# [Do this]
Select and reproduce each line of the listing below that bears the string "slide".

━━━ Available records

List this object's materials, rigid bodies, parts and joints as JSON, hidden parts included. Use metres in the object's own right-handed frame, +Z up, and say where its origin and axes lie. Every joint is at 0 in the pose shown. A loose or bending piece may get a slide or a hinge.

━━━━━━
━━━ Available records

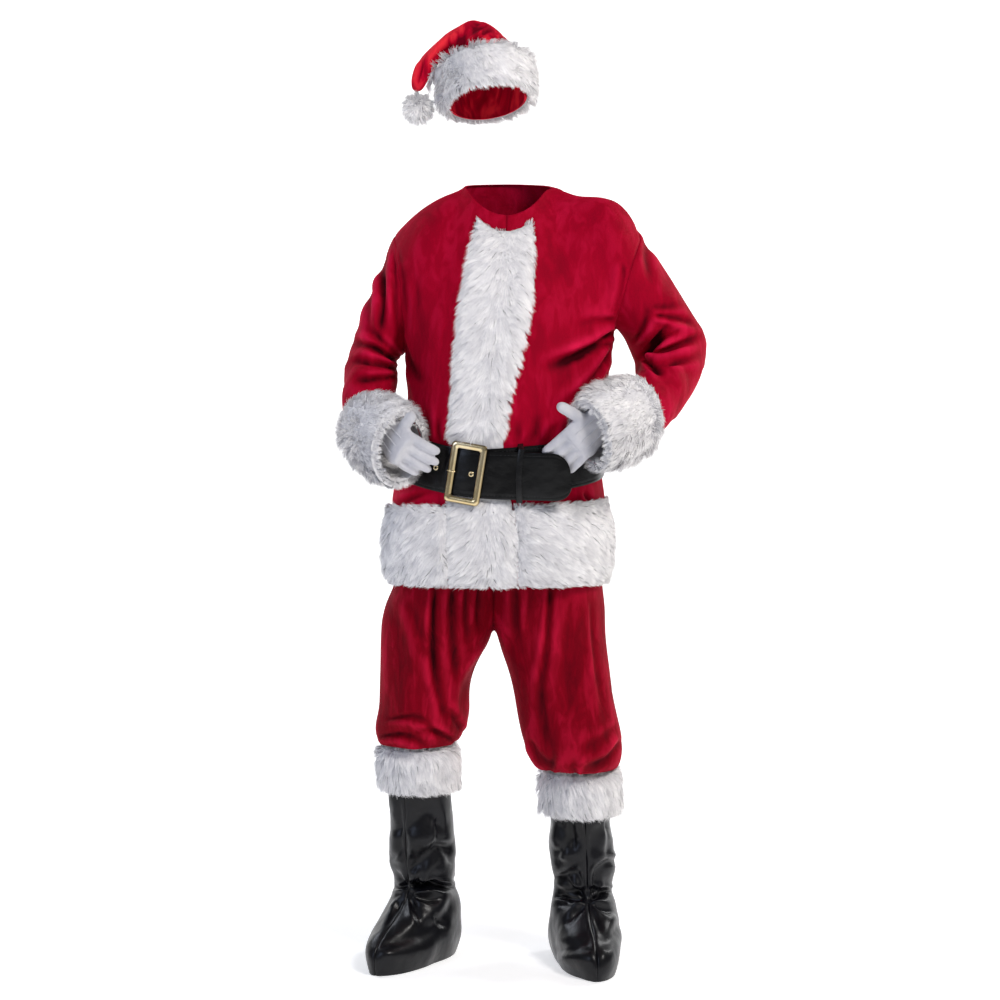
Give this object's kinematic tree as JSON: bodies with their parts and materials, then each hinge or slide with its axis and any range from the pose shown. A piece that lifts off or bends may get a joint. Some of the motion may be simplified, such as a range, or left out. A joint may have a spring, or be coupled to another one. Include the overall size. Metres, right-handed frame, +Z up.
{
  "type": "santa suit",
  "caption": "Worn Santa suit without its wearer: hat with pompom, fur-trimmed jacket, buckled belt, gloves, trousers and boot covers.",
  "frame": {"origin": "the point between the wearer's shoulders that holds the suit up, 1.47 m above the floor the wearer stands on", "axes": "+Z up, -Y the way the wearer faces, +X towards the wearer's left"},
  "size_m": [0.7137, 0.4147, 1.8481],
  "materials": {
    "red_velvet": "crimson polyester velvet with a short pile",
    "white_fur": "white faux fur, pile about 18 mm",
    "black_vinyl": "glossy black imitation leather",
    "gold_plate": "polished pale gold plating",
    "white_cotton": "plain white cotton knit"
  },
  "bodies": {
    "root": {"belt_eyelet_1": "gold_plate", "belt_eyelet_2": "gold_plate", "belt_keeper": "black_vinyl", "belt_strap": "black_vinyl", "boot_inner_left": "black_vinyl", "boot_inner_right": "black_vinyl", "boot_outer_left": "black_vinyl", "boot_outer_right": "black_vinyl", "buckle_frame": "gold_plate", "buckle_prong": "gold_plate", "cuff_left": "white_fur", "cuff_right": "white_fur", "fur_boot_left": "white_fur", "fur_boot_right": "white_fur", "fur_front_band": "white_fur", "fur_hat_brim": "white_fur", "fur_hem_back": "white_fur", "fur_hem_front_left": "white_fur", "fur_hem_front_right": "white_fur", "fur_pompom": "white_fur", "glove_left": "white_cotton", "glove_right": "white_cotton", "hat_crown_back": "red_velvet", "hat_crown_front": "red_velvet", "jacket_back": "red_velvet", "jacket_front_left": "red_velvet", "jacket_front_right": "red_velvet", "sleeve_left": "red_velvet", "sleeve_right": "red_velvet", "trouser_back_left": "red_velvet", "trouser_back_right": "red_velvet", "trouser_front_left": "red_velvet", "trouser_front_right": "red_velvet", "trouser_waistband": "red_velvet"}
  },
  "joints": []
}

━━━━━━

# [Answer to this exercise]
List this object's materials, rigid bodies, parts and joints as JSON, hidden parts included. Use metres in the object's own right-handed frame, +Z up, and say where its origin and axes lie. Every joint is at 0 in the pose shown. A loose or bending piece may get a slide or a hinge.
Give this object's kinematic tree as JSON: bodies with their parts and materials, then each hinge or slide with its axis and any range from the pose shown. A piece that lifts off or bends may get a joint. Some of the motion may be simplified, such as a range, or left out. A joint may have a spring, or be coupled to another one. Include the overall size. Metres, right-handed frame, +Z up.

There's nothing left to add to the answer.